很多指揮家值得學習,特别像張國勇老師。那個年代的音樂家有吃苦耐勞的精神,有慢慢打磨的匠人精神,不花裡胡哨,潛心做音樂,對年輕音樂家來說非常重要。

為什麼沒去國外留學?我很相信國内的音樂教育。參加ARD比賽時,好多人勸我不要去,畢竟德國人覺得圓号是一件德國樂器。我就去“打臉”德國人。我有自信。我一直在國内學習,本土培養、中國制造,既然能在柴賽和ARD拿獎,說明國内的音樂教育一定有可取之處。

國内如今不乏優秀的小提琴家、鋼琴家,因為這些樂器在國内起步早。優秀的圓号演奏家也在變多。張藝老師跟我講,音樂家的培養、音樂行業的發展是“馬拉松”,必須要靠一代一代人不斷堅持,去打造出一個更高的巨人肩膀,讓下一代站在肩膀上面。我剛好站在了巨人肩膀上,一夠手就能觸碰到highlight。有理由相信,我們的管樂會越來越好,現在有更多的年輕朋友在學習,這是一個好迹象。

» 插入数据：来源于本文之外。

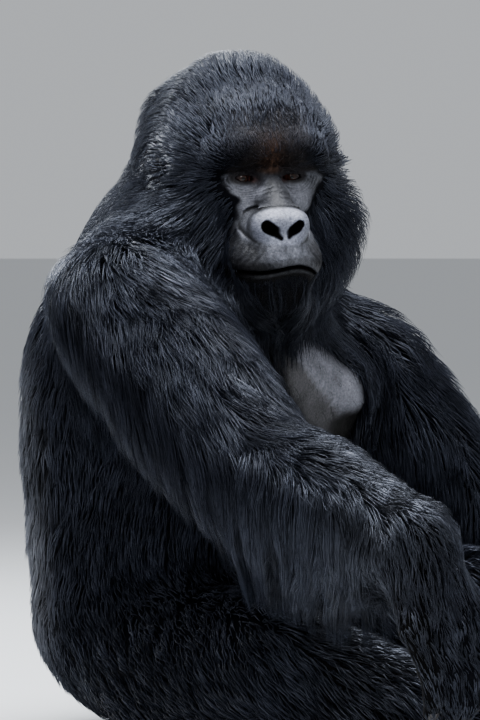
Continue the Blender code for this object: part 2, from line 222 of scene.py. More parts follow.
def mouth_height(x):
    return LIPS(np.clip(x, XS[0], XS[-1]))


def skull(p, m):
    """The head under its coat; m is p mirrored to the left side."""
    brain_case = ellipsoid(p, (0, 153, 50), (106, 126, 94))
    return swollen(brain_case, (
        (p, (0, 163, 98), (74, 106, 64), 22),                # crest
        (p, (0, 74, 58), (88, 86, 66), 24),                  # forehead
        (p, (0, 192, 16), (118, 94, 100), 20),               # back of the head
        (p, (0, 238, 60), (104, 92, 76), 24),                # hump of the nape
        (m, (60, 102, 14), (46, 80, 70), 20),                # temple
        (p, (0, 40, -52), (66, 66, 74), 20),                 # middle of the face
        (m, (80, 86, -64), (44, 62, 68), 20),                # cheek
        (m, (58, 74, -118), (48, 60, 52), 20),               # corner of the jaw
        (p, (0, 94, -112), (88, 78, 66), 24),                # throat
    ))


def brow_ridge(m):
    """One heavy bar over both eyes, which turns down at its ends."""
    d = capsule(m, (0, -7, 42), (34, -5, 39), 25, 24)
    d = merged(d, capsule(m, (34, -5, 39), (62, 13, 30), 24, 20), 12)
    return merged(d, capsule(m, (62, 13, 30), (80, 40, 4), 20, 15), 12)


def nose(p):
    """The bridge in two lengths, then the two wings with the pad's top and bottom."""
    d = capsule(p, (0, 3, 10), (0, -18, -20), 17, 21)
    d = merged(d, capsule(p, (0, -18, -20), (0, -51, -48), 21, 24), 12)
    wings = swollen(ellipsoid(p, (21, -60, -62), (20, 28, 25)), (
        (p, (-23, -58, -62), (22, 28, 25), 6),
        (p, (0, -63, -56), (22, 26, 18), 9),
        (p, (0, -66, -84), (18, 23, 20), 14),
    ))
    return merged(d, wings, 9)


def nostril_distance(p, m):
    """Negative inside the nostrils: a tall drop on its right and a narrow one on its left."""
    right = merged(capsule(p, (-6.5, -91, -68), (-24, -84, -60.5), 3.4, 6.6),
                   capsule(p, (-6.0, -90, -77), (-22, -83, -64), 3.2, 6.6), 4)
    left = merged(capsule(p, (6.0, -91, -70), (21.5, -84, -60), 4.4, 5.4),
                  capsule(p, (6.0, -90, -76), (18, -85, -66), 2.6, 4.4), 3)
    tunnel = capsule(m, (14, -74, -67), (15, -34, -66), 6, 8)
    return merged(np.where(p[:, 0] < 0, right, left), tunnel, 6)


def eye_opening(side, y, z):
    """Negative inside the almond between the lids."""
    out = side - 33.0
    bow = np.sqrt(np.clip(1 - (out / 13.0) ** 2, 0, 1))
    d = np.maximum(z - 4.2 * bow - 0.05 * out, 0.05 * out - 4.0 * bow - z)
    return np.maximum(np.maximum(d, np.abs(out) - 13.0), y - 4.0)


def nose_pad(x, z):
    """1 along the edge of the bare pad round the nostrils, less inside it."""
    return (np.abs(x / np.where(x < 0, 46.0, 41.0)) ** 2.5 + np.abs((z + 63.0) / 27.0) ** 2.5) ** 0.4


def wrinkles(p, m):
    """Height of the fine folds, outwards, in millimetres."""
    x, y, z = p.T
    side = m[:, 0]
    h = np.zeros(len(p), np.float32)
    face = (y < 30) & (z < 70) & (side < 80)
    rough, fine = np.zeros((2, len(p)))
    rough[face] = noise(p[face], 11.0, 31)
    fine[face] = noise(p[face], 3.2, 32)
    strength = np.clip(0.75 + 0.9 * rough, 0.1, 1.6)
    # Arcs across the bridge of the nose.
    arc = z + 0.010 * x**2
    on = hill(side, 0, 19.0) * hill(z, -16, 17.0) * (y < 6)
    h += 0.70 * on * strength * np.sin(arc / 5.6 * 2 * math.pi + 2.2 * rough + 0.5 * np.sin(x * 0.21))
    # Rings under the eyes.
    ring = np.sqrt((side - 35) ** 2 + (1.5 * (z + 1)) ** 2)
    on = hill(ring, 29, 13.0) * (z < 1) * (side > 8) * (y < 30)
    on *= 0.35 + 0.65 * ramp(side, 18, 30)
    h += 0.80 * on * strength * np.sin(ring / 4.6 * 2 * math.pi + 3.2 * rough + 0.7 * np.sin(side * 0.17))
    # Upright folds between the brows, and creases along them.
    on = hill(side, 0, 17.0) * hill(z, 16, 15.0) * (y < 0)
    h += 0.9 * on * strength * np.cos(side / 8.5 * 2 * math.pi + 1.5 * rough)
    # Curved folds round the nose pad, and a ring fold outside them.
    pad = nose_pad(x, z)
    level = hill(z, -54, 25.0) * (y < -14)
    level *= 0.25 + 0.75 * ramp(side, 10, 30)
    h -= 2.4 * level * hill(pad, 1.0, 0.050, 2)
    h += 1.1 * level * hill(pad, 1.10, 0.06, 2)
    h -= 0.5 * level * strength * hill(pad - 1.21 - 0.03 * rough, 0, 0.040, 2)
    # Creases that run down and out from the nose over the lip.
    slant = side + 0.75 * (z + 88)
    on = hill(z, -98, 17.0) * np.clip((side - 22) / 12, 0, 1) * (y < 10)
    h += 0.45 * on * strength * np.sin(slant / 9.0 * 2 * math.pi + 3.0 * rough)
    # Fine upright creases on both lips.
    near = hill(z - mouth_height(x), 0, 12.0, 2) * (y < -20)
    h += 0.22 * near * np.sin(x / 3.9 * 2 * math.pi + np.sin(z * 0.5))
    # A crack at the top of the pad, and the groove under the nose.
    h -= 1.0 * hill(x - 1.5 + 0.12 * (z + 45), 0, 1.1, 2) * hill(z, -45, 6) * (y < -40)
    h -= 1.2 * hill(x, 0, 2.6, 2) * hill(z, -92, 9) * (y < -40)
    # Leathery skin, roughest where the whiskers of the lip grow.
    lip = hill(z, -104, 18.0) * (y < 0)
    return h + fine * (0.24 + 0.36 * lip)


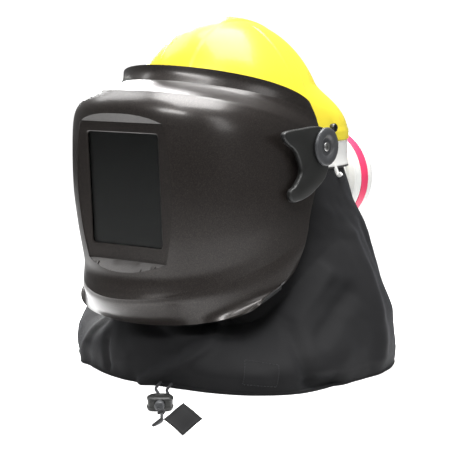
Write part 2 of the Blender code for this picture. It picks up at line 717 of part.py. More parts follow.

我鼓勵大家參加所有對自己的職業道路有積極影響的活動,比如比賽、夏令營、節日性質的青少年樂團。比賽肯定是成名最快的一條道路,我比較幸運,基本上都是“賊不走空”,總會拿點東西回來。但肯定也有不幸運的。對比賽失利的人,我想說,我們還有很多方式讓自己的職業生涯更加有趣。我現在基本把所有比賽都參加完一遍了,我也要去尋找一些更有趣的事情。